### Recorded information
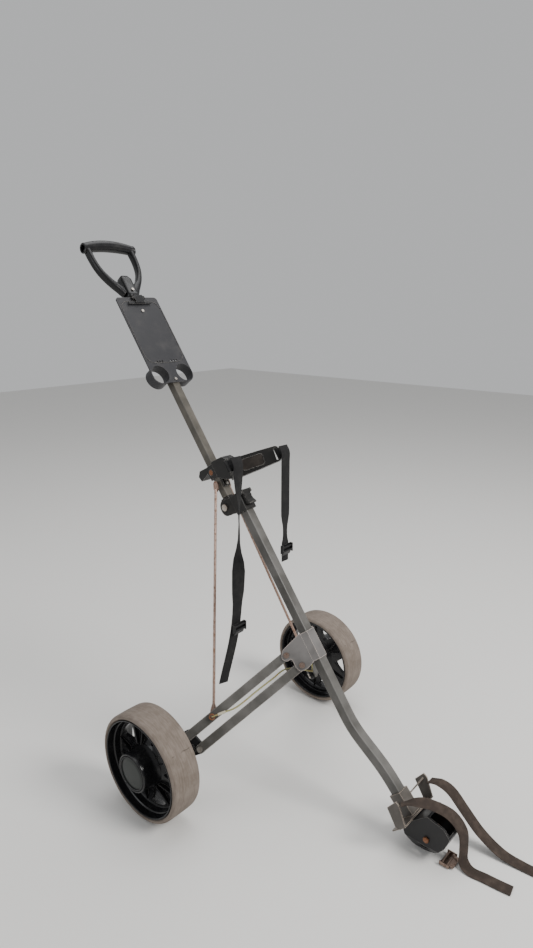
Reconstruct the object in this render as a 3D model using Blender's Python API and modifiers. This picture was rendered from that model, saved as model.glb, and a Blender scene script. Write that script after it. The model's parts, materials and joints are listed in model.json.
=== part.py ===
"""Folding two-wheel golf push cart, standing on its wheels and its foot.

Run with: blender --background --python part.py

Two frames are used. The ground frame has X forward, Y to the cart's left and Z up, with its
floor under the tyres. The mast frame leans back with the mast: X is the mast's forward
normal, Y is the same Y, and Z runs up the mast, with its origin on the lower tube's
centreline at the height of the fold hinge. Everything is in metres.
"""

import bmesh
import bpy
from math import acos, atan2, cos, pi, radians, sin, sqrt
from mathutils import Matrix, Vector

MM = 0.001

# Driving dimensions -----------------------------------------------------------------------
LEAN = radians(35.9)            # the mast leans back from upright
GAP = 0.4 * MM                  # clearance between pieces that touch
RUNNING = 0.5 * MM              # clearance round a turning pin

LOWER_TUBE = 20 * MM            # square tube, outside
UPPER_TUBE = 18 * MM
TUBE_WALL = 1.5 * MM
LOWER_LENGTH = 481 * MM         # hinge height down to the forward bend
TOE_BEND = (28 * MM, -LOWER_LENGTH - 89 * MM)     # forward and down, to where the last stretch starts
TOE_END = (36 * MM, -LOWER_LENGTH - 159 * MM)

HINGE_X = -38 * MM              # fold axis behind the lower tube's centreline
UPPER_X = -31 * MM              # upper tube's centreline
UPPER_TOP = 537 * MM
HINGE_BOLT = 3.5 * MM           # radii
HINGE_BOSS = 16 * MM
TONGUE = 6.5 * MM               # half width of the upper tube's tongue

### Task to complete
Extract all of the data shown above and repeat it verbatim.

### Written answer
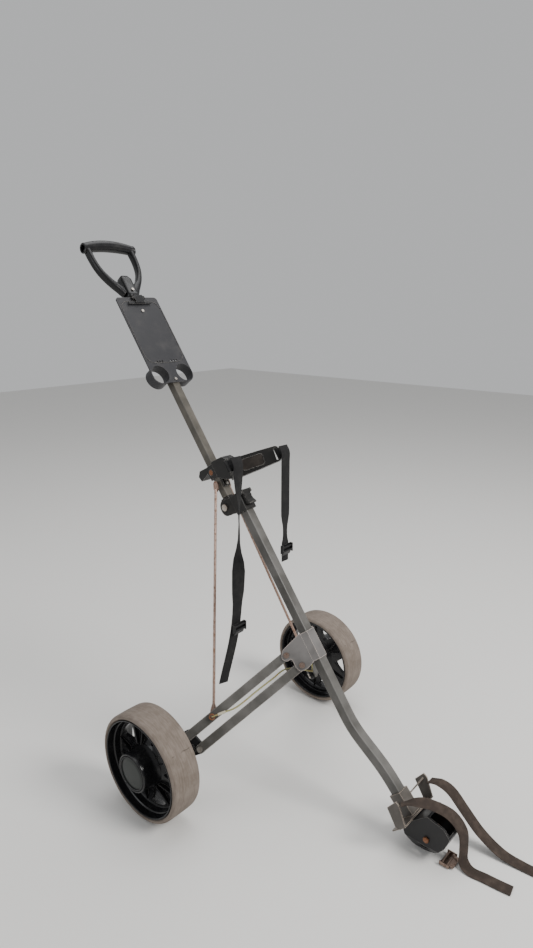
Reconstruct the object in this render as a 3D model using Blender's Python API and modifiers. This picture was rendered from that model, saved as model.glb, and a Blender scene script. Write that script after it. The model's parts, materials and joints are listed in model.json.
=== part.py ===
"""Folding two-wheel golf push cart, standing on its wheels and its foot.

Run with: blender --background --python part.py

Two frames are used. The ground frame has X forward, Y to the cart's left and Z up, with its
floor under the tyres. The mast frame leans back with the mast: X is the mast's forward
normal, Y is the same Y, and Z runs up the mast, with its origin on the lower tube's
centreline at the height of the fold hinge. Everything is in metres.
"""

import bmesh
import bpy
from math import acos, atan2, cos, pi, radians, sin, sqrt
from mathutils import Matrix, Vector

MM = 0.001

# Driving dimensions -----------------------------------------------------------------------
LEAN = radians(35.9)            # the mast leans back from upright
GAP = 0.4 * MM                  # clearance between pieces that touch
RUNNING = 0.5 * MM              # clearance round a turning pin

LOWER_TUBE = 20 * MM            # square tube, outside
UPPER_TUBE = 18 * MM
TUBE_WALL = 1.5 * MM
LOWER_LENGTH = 481 * MM         # hinge height down to the forward bend
TOE_BEND = (28 * MM, -LOWER_LENGTH - 89 * MM)     # forward and down, to where the last stretch starts
TOE_END = (36 * MM, -LOWER_LENGTH - 159 * MM)

HINGE_X = -38 * MM              # fold axis behind the lower tube's centreline
UPPER_X = -31 * MM              # upper tube's centreline
UPPER_TOP = 537 * MM
HINGE_BOLT = 3.5 * MM           # radii
HINGE_BOSS = 16 * MM
TONGUE = 6.5 * MM               # half width of the upper tube's tongue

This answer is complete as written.